* TASK DIRECTIONS: Below are some entries. Copy each line that holds the string "with".

[START]

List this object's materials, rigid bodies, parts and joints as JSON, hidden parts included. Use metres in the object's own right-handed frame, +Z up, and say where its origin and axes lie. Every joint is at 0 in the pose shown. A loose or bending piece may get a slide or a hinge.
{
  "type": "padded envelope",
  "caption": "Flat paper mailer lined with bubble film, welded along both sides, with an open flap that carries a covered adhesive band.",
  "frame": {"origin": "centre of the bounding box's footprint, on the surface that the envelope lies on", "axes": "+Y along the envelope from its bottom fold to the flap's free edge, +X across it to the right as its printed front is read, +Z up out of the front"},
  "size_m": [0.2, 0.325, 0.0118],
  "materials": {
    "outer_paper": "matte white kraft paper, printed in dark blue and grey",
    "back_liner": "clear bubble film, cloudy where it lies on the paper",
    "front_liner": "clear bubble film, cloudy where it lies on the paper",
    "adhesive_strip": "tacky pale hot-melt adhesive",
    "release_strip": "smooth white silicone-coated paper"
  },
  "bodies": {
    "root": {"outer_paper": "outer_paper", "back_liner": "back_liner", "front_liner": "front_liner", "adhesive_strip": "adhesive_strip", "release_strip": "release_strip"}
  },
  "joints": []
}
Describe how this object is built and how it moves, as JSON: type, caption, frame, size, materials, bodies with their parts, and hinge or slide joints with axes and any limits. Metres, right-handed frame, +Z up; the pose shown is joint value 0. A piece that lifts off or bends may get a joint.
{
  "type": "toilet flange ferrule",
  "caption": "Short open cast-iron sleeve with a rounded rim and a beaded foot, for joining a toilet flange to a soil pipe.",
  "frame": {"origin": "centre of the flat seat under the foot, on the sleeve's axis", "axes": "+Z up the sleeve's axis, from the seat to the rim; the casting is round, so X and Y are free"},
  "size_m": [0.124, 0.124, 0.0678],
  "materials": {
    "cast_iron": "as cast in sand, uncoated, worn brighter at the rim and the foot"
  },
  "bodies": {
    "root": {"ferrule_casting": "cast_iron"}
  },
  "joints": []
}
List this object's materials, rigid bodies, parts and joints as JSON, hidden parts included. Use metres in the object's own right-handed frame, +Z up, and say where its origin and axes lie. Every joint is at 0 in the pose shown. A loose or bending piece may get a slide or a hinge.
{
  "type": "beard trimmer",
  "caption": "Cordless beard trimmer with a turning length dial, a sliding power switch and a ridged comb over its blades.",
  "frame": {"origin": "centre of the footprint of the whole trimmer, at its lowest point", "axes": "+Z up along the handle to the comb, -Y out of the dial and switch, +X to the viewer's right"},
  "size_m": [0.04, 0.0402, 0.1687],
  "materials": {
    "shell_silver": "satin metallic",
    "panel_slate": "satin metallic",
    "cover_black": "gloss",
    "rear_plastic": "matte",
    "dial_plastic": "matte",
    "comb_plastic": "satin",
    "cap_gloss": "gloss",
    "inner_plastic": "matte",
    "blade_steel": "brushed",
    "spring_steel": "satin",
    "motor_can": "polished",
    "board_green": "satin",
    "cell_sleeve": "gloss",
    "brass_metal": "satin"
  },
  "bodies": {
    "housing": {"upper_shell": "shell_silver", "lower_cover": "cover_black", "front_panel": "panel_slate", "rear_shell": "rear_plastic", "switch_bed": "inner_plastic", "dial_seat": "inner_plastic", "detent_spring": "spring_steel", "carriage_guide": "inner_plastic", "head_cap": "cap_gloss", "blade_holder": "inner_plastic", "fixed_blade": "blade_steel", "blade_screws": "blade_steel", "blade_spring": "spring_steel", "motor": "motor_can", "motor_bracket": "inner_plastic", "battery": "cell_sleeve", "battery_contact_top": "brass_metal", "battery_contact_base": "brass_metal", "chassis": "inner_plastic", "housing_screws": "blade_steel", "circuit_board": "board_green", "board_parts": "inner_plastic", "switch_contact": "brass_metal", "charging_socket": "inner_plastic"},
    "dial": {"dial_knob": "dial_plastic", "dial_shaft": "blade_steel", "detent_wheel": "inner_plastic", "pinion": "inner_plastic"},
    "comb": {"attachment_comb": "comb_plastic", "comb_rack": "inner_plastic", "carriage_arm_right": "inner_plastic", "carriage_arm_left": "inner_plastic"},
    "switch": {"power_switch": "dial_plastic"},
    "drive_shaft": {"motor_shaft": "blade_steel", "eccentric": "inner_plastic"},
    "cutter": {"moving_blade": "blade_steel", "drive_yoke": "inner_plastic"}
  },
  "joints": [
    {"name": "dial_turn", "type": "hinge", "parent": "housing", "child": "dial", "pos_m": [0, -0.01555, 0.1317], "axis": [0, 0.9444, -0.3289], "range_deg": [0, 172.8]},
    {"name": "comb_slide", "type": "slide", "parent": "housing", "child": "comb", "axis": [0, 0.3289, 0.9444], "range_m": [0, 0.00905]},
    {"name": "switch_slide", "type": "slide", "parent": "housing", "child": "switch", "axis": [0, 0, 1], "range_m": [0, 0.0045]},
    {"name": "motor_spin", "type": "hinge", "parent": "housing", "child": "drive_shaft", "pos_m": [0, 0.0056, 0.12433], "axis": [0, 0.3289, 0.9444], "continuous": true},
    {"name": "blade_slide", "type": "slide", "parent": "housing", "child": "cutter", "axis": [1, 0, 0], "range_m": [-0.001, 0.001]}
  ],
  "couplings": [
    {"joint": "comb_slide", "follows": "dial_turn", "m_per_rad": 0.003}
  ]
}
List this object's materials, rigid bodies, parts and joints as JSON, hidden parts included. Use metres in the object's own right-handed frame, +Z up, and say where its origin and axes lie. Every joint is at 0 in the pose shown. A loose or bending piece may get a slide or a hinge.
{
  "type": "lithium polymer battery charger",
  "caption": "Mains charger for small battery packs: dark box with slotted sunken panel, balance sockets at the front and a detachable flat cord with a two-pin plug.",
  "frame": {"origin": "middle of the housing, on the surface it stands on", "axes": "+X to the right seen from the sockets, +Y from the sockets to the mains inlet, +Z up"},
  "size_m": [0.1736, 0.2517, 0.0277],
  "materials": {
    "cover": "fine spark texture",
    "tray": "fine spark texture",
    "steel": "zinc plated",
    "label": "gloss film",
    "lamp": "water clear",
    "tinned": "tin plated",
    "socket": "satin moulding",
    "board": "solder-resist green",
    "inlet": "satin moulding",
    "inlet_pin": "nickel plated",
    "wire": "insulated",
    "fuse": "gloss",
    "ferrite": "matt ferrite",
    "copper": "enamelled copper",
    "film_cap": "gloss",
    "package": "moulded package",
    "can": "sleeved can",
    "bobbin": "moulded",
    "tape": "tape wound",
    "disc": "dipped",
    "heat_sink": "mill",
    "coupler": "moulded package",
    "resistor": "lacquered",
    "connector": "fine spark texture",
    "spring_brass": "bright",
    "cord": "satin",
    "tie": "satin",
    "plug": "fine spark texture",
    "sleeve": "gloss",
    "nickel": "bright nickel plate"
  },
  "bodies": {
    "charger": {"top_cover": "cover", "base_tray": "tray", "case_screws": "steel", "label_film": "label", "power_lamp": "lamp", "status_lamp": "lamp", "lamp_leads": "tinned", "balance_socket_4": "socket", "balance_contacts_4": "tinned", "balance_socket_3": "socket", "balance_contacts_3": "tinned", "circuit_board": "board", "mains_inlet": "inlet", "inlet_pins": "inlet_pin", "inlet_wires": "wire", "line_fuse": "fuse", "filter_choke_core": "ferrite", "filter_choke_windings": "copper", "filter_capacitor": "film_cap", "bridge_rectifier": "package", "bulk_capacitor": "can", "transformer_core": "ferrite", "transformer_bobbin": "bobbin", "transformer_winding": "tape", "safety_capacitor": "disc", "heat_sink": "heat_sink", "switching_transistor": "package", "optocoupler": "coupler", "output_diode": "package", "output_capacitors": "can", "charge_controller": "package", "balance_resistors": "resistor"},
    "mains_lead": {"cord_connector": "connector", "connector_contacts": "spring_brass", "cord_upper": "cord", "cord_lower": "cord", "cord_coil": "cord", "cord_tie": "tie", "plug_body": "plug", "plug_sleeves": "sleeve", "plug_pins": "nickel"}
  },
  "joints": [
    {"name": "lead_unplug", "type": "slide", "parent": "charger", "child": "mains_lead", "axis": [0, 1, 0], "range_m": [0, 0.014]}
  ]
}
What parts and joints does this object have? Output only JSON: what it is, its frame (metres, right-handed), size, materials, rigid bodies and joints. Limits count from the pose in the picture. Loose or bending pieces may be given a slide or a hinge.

[END]

* EXERCISE RESULT:
  "caption": "Flat paper mailer lined with bubble film, welded along both sides, with an open flap that carries a covered adhesive band.",
Describe how this object is built and how it moves, as JSON: type, caption, frame, size, materials, bodies with their parts, and hinge or slide joints with axes and any limits. Metres, right-handed frame, +Z up; the pose shown is joint value 0. A piece that lifts off or bends may get a joint.
  "caption": "Short open cast-iron sleeve with a rounded rim and a beaded foot, for joining a toilet flange to a soil pipe.",
  "caption": "Cordless beard trimmer with a turning length dial, a sliding power switch and a ridged comb over its blades.",
  "caption": "Mains charger for small battery packs: dark box with slotted sunken panel, balance sockets at the front and a detachable flat cord with a two-pin plug.",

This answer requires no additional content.